When Bill Clinton flew up to Massachusetts on Friday afternoon to campaign with Martha Coakley, he brought a special message for Bay State Democrats facing the enraged right-wing activists mobilized around her opponent Scott Brown.
“You need to take back this tea party idea,” he told the wildly cheering crowds in Boston and later in Worcester. “They say that the original Boston Tea Party was anti-government, but that is wrong. The Massachusetts Bay Colony had a strong government. They weren’t liberal or conservative, they were communitarians, which means they knew we’re all in this together. What they opposed was the abuse of power.” But the aim of the Republican Party and Senate nominee Brown, he charged, is to “protect the modern abusers of power” – namely, the corporate and financial leaders whose depredations can only be curtailed by strong, responsive government.
Coakley echoed Clinton’s populist theme, accusing Brown of wanting to spare the nation’s largest banks from paying back the billions of federal bailout dollars – even while the bankers paid themselves “seven or eight-figure bonuses.” The rich and well-connected “will always be able to hire someone to speak for them. But who is going to speak for the rest of us? That is why I’m running for the Senate.”
Confessing that she wasn’t sure anyone “could fill the shoes” of the late Senator Ted Kennedy -- whose seat she and Brown are contesting in Tuesday’s special election -- Coakley said that would be her goal. “Ted Kennedy stood for the poor, the elderly, the young, the disabled,” she recalled. “Scott Brown has no interest in doing that.”
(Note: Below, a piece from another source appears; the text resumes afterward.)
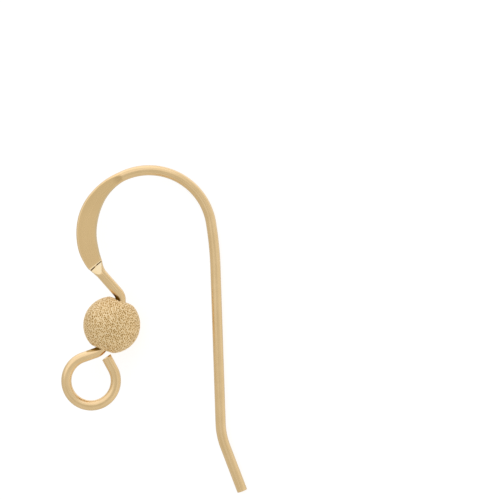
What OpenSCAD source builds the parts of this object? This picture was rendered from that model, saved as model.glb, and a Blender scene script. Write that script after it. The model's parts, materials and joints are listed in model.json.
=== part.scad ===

By the time Clinton arrived at Logan Airport in a small private jet, he had spent three sleepless days working on Haitian relief. He fielded phone calls from government officials in Port-au-Prince and Washington en route, while trying to track events on the devastated, chaotic island. But the wildly cheering Democrats at the packed rallies lifted him, and he spoke passionately about Haiti, health care, energy and the economy, warning Massachusetts not to award the power of the filibuster to the “same Republicans” who had sought to thwart his initiatives a decade ago.
Fatigued and preoccupied as he was, Clinton felt a special obligation to help Coakley. Advancing “good government” and helping Haiti are “two sides of the same coin,” as he tried to explain to a writer from National Review Online. Moreover, Coakley had endorsed Hillary Clinton’s presidential bid during the Massachusetts primary, defying the entire Democratic establishment in the state (including Kennedy, Senator John Kerry, and Gov. Deval Patrick) that had backed Obama.
Despite the enthusiasm and crowds generated by Clinton and Coakley at the Friday events, her prospects seemed to be slipping with the latest Suffolk University poll showing a four-point lead for Brown. “I think she can pull this out,” said a Democratic Congressman who showed up in Worcester, but he didn’t sound entirely convincing. President Obama decided to stump for Coakley personally on Sunday, which can either be seen as a sign of Democratic desperation, or more likely, evidence that top Democrats believe she can pull it out, with some help (since the White House team wouldn't send Obama to advance a completely lost cause.)
On the street outside the Worcester Polytechnic Institute auditorium where the Coakley supporters, nearly a hundred Brown supporters stood in the freezing darkness for an hour, lustily chanting slogans and waving signs with the fierce intensity that can turn an election -- especially when turnout is low.